Specialty hospital in Massachusetts

New England Sinai Hospital was a for-profit chronic care specialty hospital located in Stoughton, Massachusetts. Founded in 1927 and opened in 1936 in Rutland, Massachusetts as the Jewish Tuberculosis Sanatorium, the facility changed its name and moved to Jamaica Plain in 1955 before settling in Stoughton in 1976. Originally non-profit, the hospital became for-profit when it was acquired by Steward Health Care in 2012.

Steward closed the hospital in 2024, citing financial issues it attributed to low insurance reimbursement rates. In 2022, the hospital had 203 beds and operated with revenues of $37.6 million at a loss of $11 million.

== History ==
The Jewish Tuberculosis Sanatorium of New England was founded in 1927 by Samuel Doxer, Harry Lukatch, Max Blender, and Fanny Bocholtz. The facility officially opened in Rutland, Massachusetts in 1936, with physician Moses J. Stone serving as its first chief of staff from its opening until his death in 1952. Though operated with Jewish values and amenities, the sanatorium was described as non-sectarian, accepting patients regardless of religious affiliation.

In 1952, the sanatorium was renamed New England Sinai Hospital. Outgrowing its original buildings, the hospital purchased land in Jamaica Plain and began fundraising to renovate and fit the building there for use as its new campus. $500,000 was raised, and the new facility opened in 1955.

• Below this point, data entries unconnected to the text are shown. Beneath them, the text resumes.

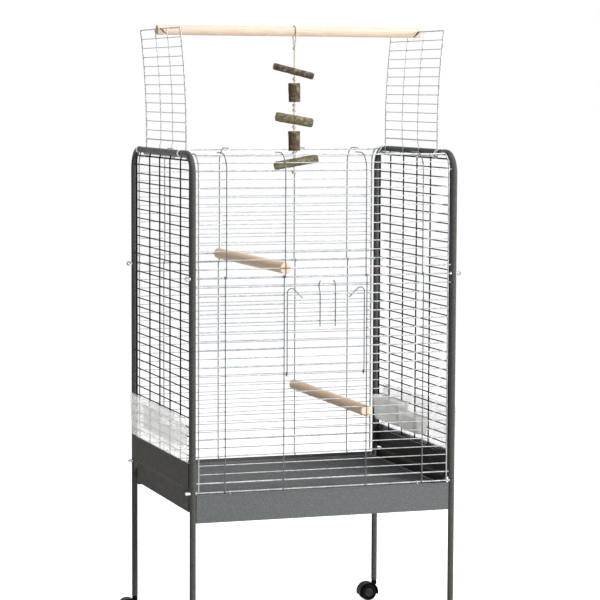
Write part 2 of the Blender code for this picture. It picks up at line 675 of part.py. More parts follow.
def roof_flap(name, side):
    """A wire flap that loops round its hinge rod and leans outward at the top."""
    rows = []
    for index in range(FLAP_ROWS):
        z = FLAP_FIRST_Z + index * FLAP_PITCH
        x = side * (FLAP_X + flare(z))
        radius = EDGE_RADIUS if index in FLAP_TIED_ROWS else ROW_RADIUS
        rows.append(([(x, -FLAP_RAIL_Y, z), (x, FLAP_RAIL_Y, z)], radius))
    rise = (FLAP_TOP_Z - FLARE_START_Z) / FLARE_STEPS
    heights = [FLARE_START_Z + rise * step for step in range(FLARE_STEPS + 1)]
    loop = arc((FLAP_HINGE_X, FLAP_HINGE_Z), FLAP_HOOK_RADIUS, -250.0, 250.0, 5)
    uprights = []
    for y in (-FLAP_RAIL_Y, FLAP_RAIL_Y):
        route = [(side * x, y, z) for x, z in loop]
        route += [(side * (FLAP_X + flare(z)), y, z) for z in heights]
        uprights.append((route, RAIL_RADIUS))
    for y in FLAP_UPRIGHTS_Y:
        route = [(side * x, y, z) for x, z in loop]
        route.append((side * FLAP_X, y, FLAP_FIRST_Z - FLAP_STEP[0]))
        route.append((side * (FLAP_X - LAYER), y, FLAP_FIRST_Z - FLAP_STEP[1]))
        route += [(side * (FLAP_X - LAYER + flare(z)), y, z) for z in heights]
        uprights.append((route, UPRIGHT_RADIUS))
    piece = add_piece(name, wires(rows), "zinc")
    combine(piece, wires(uprights), "UNION")
    return piece


def hinge_rod(name, side):
    """The rod under a top bar that a flap turns on."""
    x = side * FLAP_HINGE_X
    route = [(x, HINGE_ROD_Y[0], FLAP_HINGE_Z), (x, HINGE_ROD_Y[1], FLAP_HINGE_Z)]
    return add_piece(name, wires([(route, ROD_RADIUS)], sides=8), "zinc")


def hinge_clip(name, side, y):
    """A strap round a top bar and on round the hinge rod, open on its lower side."""
    grip = TUBE_RADIUS + 2 * FIT
    eye = ROD_RADIUS + 2 * FIT
    along = Vector((FLAP_HINGE_X - SIDE_X, FLAP_HINGE_Z - TOP_BAR_Z))
    lean = math.degrees(math.atan2(along.y, along.x)) + 360.0
    spread = math.degrees(math.acos((grip - eye) / along.length))
    profile = arc((SIDE_X, TOP_BAR_Z), grip, lean + spread, 360.0 - 2 * spread, 8)
    profile += arc((FLAP_HINGE_X, FLAP_HINGE_Z), eye, lean - spread, 2 * spread, 4)
    y_span = (y - CLIP_WIDTH / 2, y + CLIP_WIDTH / 2)
    return folded_sheet(name, profile, y_span, side, "zinc", thickness=CLIP_WALL, outward=False)


def top_perch():
    """The perch across the raised flaps, with a slanting notch near each end for a flap's wire."""
    half = TOP_PERCH_LENGTH / 2
    mesh = drum((-half, 0.0, TOP_PERCH_Z), (half, 0.0, TOP_PERCH_Z), TOP_PERCH_RADIUS, sides=20)
    piece = add_piece("top_perch", mesh, "beech")
    seat_x = FLAP_X + FLARE
    length = 4 * TOP_PERCH_RADIUS
    for side in (-1, 1):
        cutter = box((-length / 2, -length / 2, -NOTCH_WIDTH / 2), (length / 2, length / 2, NOTCH_WIDTH / 2))
        turn = Matrix.Rotation(-side * NOTCH_SLOPE, 4, "Y")
        reach = length / 2 - NOTCH_WIDTH / 2
        centre = (side * (seat_x - reach * math.cos(NOTCH_SLOPE)), 0.0,
                  FLAP_TOP_Z - reach * math.sin(NOTCH_SLOPE))
        cutter.transform(Matrix.Translation(centre) @ turn)
        combine(piece, cutter, "DIFFERENCE")
    return piece


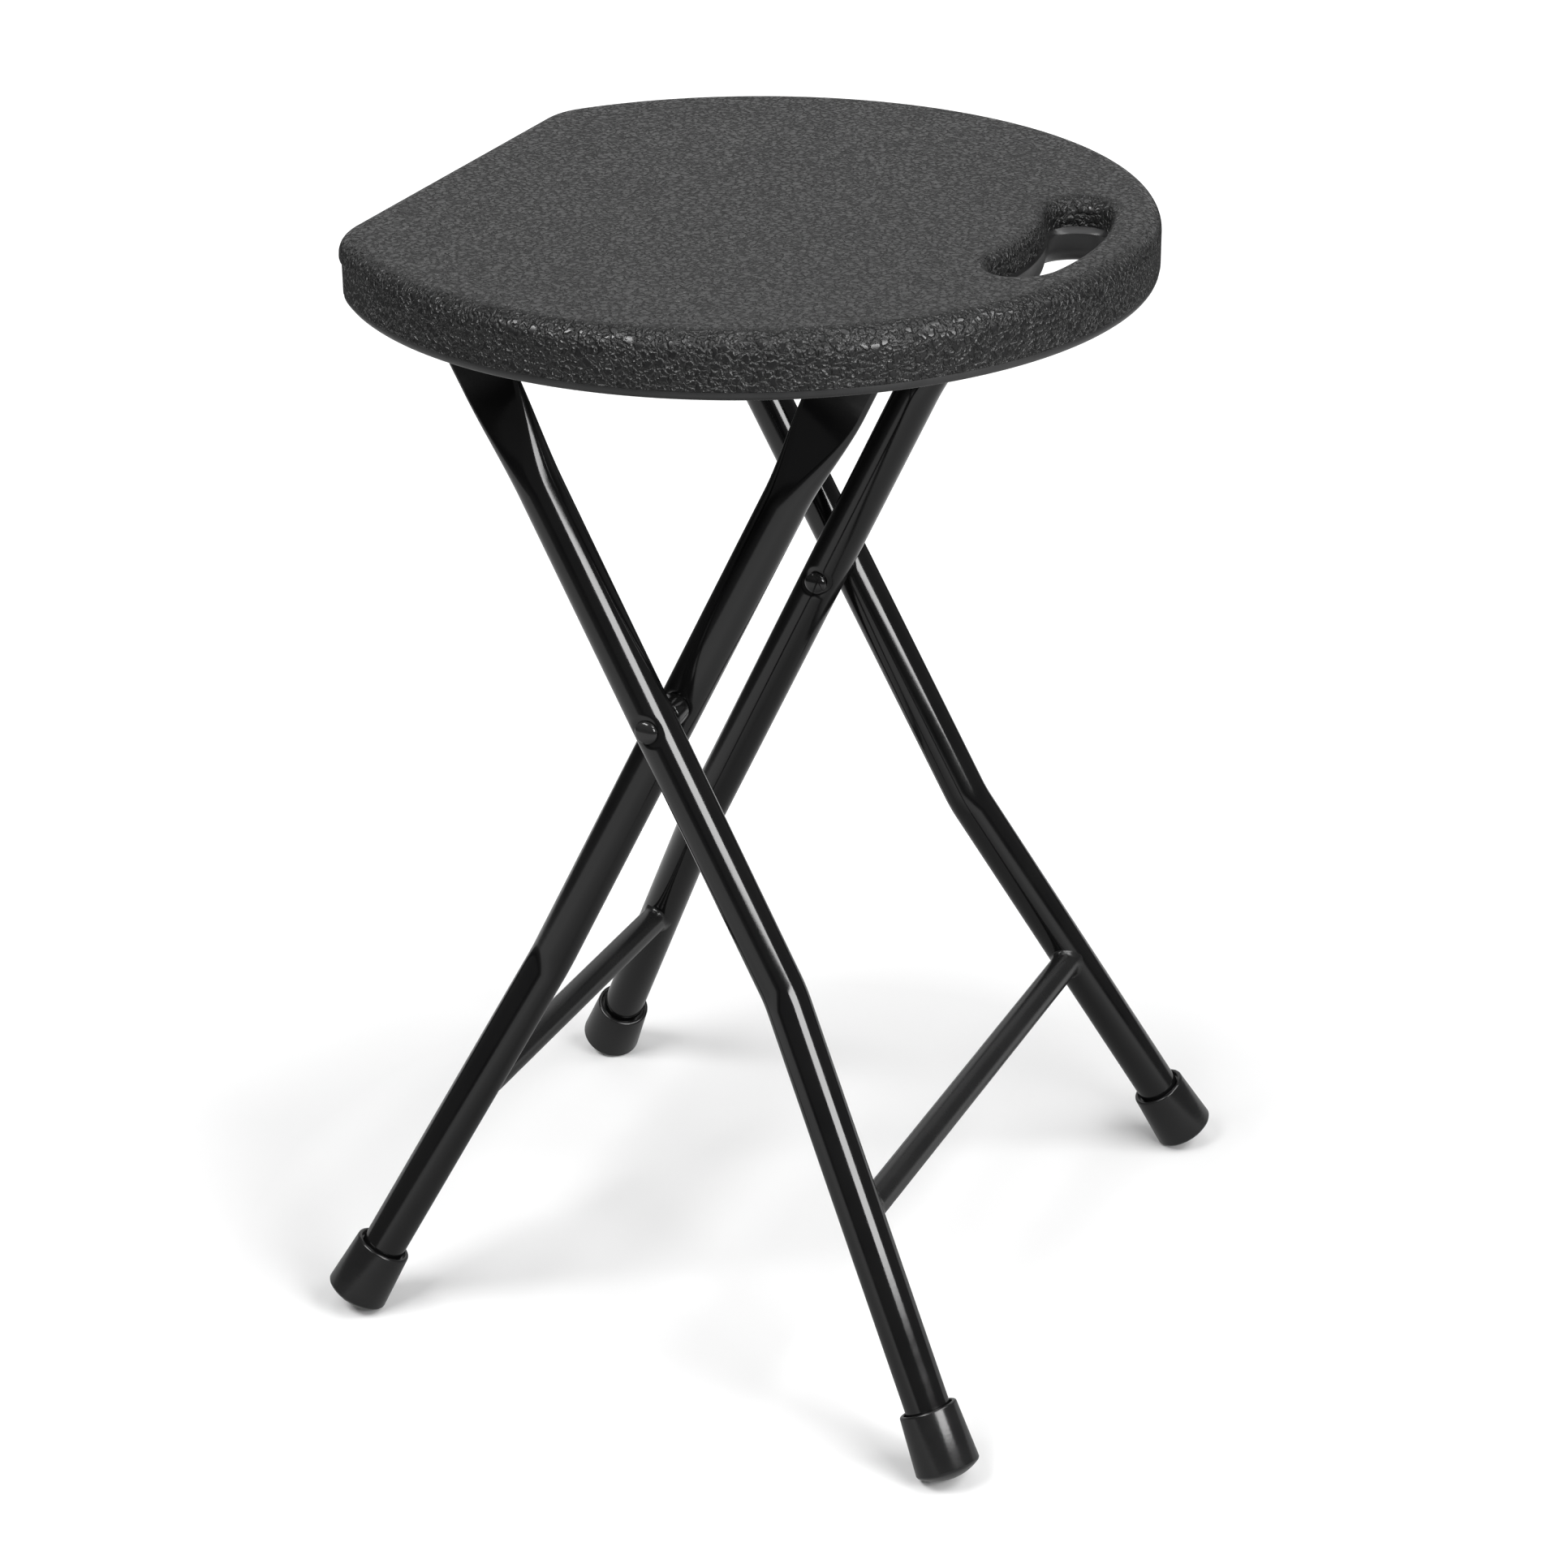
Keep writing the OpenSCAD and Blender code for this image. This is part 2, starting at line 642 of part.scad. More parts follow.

In 1976, the hospital moved to its ultimate location in Stoughton. By this time, the hospital expanded from tuberculosis care and began offering rehabilitation and care for chronic conditions.

New England Sinai, facing a poor financial outlook, was acquired in 2012 by for-profit health system Steward Health Care. Steward promised to fund the hospital's pension and invest $13 million in upgrades to the facility, among other commitments. Amid revelations of extensive financial difficulties across its organization, Steward closed the hospital in April 2024, citing poor financial performance and low reimbursement rates.